Collection entries
-- BEGIN --

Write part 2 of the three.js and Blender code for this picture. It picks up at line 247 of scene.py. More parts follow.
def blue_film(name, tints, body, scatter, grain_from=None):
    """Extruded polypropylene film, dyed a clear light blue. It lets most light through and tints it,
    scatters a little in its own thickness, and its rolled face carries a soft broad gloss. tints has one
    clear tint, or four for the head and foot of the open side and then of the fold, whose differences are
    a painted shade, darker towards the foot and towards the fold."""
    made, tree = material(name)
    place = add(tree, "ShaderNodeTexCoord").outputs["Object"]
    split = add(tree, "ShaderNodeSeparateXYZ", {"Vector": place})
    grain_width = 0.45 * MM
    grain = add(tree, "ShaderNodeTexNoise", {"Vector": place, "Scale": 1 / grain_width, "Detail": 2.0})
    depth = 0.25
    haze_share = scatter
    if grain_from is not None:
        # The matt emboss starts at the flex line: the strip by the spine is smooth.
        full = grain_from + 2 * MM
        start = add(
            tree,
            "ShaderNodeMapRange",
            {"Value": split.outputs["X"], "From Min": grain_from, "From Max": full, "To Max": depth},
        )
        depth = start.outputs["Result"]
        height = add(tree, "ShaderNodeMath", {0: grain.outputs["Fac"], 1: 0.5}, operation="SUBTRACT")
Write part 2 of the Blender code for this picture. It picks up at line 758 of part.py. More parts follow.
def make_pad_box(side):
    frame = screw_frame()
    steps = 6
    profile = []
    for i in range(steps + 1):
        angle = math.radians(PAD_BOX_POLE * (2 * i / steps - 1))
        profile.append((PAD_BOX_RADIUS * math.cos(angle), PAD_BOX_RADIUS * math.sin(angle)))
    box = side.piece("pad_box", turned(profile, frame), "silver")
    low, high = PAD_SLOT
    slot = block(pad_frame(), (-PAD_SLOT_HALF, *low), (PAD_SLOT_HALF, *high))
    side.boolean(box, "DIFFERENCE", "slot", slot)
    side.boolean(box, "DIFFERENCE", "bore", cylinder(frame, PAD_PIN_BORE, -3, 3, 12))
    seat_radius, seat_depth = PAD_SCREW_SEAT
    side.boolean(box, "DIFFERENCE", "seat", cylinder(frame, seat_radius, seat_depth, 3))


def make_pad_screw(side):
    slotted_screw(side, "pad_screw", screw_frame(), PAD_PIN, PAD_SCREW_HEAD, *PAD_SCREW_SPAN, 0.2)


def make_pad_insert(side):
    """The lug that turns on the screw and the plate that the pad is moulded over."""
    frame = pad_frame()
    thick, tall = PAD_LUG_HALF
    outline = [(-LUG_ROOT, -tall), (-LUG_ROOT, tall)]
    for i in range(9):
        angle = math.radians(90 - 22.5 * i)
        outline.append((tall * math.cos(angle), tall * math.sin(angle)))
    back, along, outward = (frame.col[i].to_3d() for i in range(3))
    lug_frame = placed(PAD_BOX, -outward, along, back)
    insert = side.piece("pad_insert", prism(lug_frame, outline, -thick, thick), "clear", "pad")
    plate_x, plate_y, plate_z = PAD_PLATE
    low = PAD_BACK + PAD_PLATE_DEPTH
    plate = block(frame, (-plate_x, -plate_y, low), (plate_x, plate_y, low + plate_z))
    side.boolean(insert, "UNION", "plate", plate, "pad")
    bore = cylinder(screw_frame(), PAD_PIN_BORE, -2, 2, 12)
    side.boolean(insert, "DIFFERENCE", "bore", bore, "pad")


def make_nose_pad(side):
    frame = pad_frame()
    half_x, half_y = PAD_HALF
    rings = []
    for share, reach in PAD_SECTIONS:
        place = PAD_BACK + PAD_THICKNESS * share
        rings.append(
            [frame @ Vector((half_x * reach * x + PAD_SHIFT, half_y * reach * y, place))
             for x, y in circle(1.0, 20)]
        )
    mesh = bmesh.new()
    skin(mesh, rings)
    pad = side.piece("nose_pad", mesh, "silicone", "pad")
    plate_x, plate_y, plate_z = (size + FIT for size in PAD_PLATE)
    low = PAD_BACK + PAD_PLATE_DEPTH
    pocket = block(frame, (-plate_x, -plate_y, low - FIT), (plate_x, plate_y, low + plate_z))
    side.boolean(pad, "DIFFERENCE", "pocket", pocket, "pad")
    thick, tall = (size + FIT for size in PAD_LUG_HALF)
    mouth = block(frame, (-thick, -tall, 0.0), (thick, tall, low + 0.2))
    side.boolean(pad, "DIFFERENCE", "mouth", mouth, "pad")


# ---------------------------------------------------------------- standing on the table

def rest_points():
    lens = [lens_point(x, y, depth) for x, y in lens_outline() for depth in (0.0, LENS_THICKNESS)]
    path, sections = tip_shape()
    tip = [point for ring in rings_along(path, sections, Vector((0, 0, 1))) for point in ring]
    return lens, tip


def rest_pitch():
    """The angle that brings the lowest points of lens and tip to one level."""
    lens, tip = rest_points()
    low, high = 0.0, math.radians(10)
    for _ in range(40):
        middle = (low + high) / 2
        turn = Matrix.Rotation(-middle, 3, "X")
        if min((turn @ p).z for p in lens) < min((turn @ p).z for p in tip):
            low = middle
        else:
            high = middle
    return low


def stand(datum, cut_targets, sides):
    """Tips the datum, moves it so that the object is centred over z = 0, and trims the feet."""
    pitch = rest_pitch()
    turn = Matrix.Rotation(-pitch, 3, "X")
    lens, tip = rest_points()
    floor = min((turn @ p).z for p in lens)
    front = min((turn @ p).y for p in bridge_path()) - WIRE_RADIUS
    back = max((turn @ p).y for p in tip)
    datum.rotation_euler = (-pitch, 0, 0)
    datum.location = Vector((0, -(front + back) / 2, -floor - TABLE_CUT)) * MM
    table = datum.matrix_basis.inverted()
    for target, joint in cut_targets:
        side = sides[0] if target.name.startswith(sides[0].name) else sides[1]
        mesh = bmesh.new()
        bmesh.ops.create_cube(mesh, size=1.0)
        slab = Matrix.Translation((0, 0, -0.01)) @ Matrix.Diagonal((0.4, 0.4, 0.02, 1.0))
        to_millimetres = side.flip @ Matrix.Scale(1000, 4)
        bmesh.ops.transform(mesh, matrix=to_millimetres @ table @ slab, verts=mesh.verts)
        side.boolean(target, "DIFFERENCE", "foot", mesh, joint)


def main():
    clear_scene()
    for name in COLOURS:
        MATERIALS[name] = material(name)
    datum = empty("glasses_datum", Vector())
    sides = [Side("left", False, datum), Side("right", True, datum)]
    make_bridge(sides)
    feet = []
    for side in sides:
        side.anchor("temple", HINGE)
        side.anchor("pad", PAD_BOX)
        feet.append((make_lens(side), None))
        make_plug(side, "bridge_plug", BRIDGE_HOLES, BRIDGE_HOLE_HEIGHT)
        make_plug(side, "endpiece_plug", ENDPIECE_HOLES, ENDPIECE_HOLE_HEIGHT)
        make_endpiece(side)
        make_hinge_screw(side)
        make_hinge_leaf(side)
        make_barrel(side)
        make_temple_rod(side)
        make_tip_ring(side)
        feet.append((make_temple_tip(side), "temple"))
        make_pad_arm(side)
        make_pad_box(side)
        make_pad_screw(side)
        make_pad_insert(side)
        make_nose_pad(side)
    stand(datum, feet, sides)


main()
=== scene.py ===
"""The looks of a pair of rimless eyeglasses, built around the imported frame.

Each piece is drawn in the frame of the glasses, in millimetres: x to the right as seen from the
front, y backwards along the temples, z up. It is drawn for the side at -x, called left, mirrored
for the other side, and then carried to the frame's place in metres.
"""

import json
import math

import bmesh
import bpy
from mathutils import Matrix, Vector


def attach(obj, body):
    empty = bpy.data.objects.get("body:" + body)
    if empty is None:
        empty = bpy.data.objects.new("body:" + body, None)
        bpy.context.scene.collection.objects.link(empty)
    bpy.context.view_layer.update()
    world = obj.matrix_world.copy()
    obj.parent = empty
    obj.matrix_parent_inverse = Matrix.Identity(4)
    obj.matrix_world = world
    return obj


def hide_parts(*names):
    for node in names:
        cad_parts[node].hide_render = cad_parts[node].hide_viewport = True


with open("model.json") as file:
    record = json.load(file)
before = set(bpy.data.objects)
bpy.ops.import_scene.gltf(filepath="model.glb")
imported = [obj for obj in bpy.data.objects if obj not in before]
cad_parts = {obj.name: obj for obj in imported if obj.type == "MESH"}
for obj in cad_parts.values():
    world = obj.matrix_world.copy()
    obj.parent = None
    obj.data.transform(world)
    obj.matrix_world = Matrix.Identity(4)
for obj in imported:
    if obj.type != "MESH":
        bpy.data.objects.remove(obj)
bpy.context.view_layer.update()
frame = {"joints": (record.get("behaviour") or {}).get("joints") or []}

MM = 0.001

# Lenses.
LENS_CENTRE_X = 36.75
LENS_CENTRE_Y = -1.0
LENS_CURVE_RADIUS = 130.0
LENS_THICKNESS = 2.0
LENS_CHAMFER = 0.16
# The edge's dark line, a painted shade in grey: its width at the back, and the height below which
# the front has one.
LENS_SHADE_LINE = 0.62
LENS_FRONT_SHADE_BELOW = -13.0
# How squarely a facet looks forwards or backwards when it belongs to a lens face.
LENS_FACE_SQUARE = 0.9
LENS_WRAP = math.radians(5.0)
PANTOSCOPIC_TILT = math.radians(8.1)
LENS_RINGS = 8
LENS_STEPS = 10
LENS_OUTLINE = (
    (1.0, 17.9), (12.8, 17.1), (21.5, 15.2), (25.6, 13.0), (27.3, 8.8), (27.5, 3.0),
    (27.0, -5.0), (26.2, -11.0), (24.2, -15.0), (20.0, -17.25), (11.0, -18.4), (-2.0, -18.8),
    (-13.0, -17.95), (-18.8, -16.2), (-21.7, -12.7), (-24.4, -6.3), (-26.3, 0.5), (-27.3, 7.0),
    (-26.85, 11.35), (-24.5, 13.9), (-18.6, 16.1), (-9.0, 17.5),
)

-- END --

OBJECTIVE -> Identify the lines above that contain the word "True", then copy them.

FINISHED EXERCISE ->
    sides = [Side("left", False, datum), Side("right", True, datum)]
        cad_parts[node].hide_render = cad_parts[node].hide_viewport = True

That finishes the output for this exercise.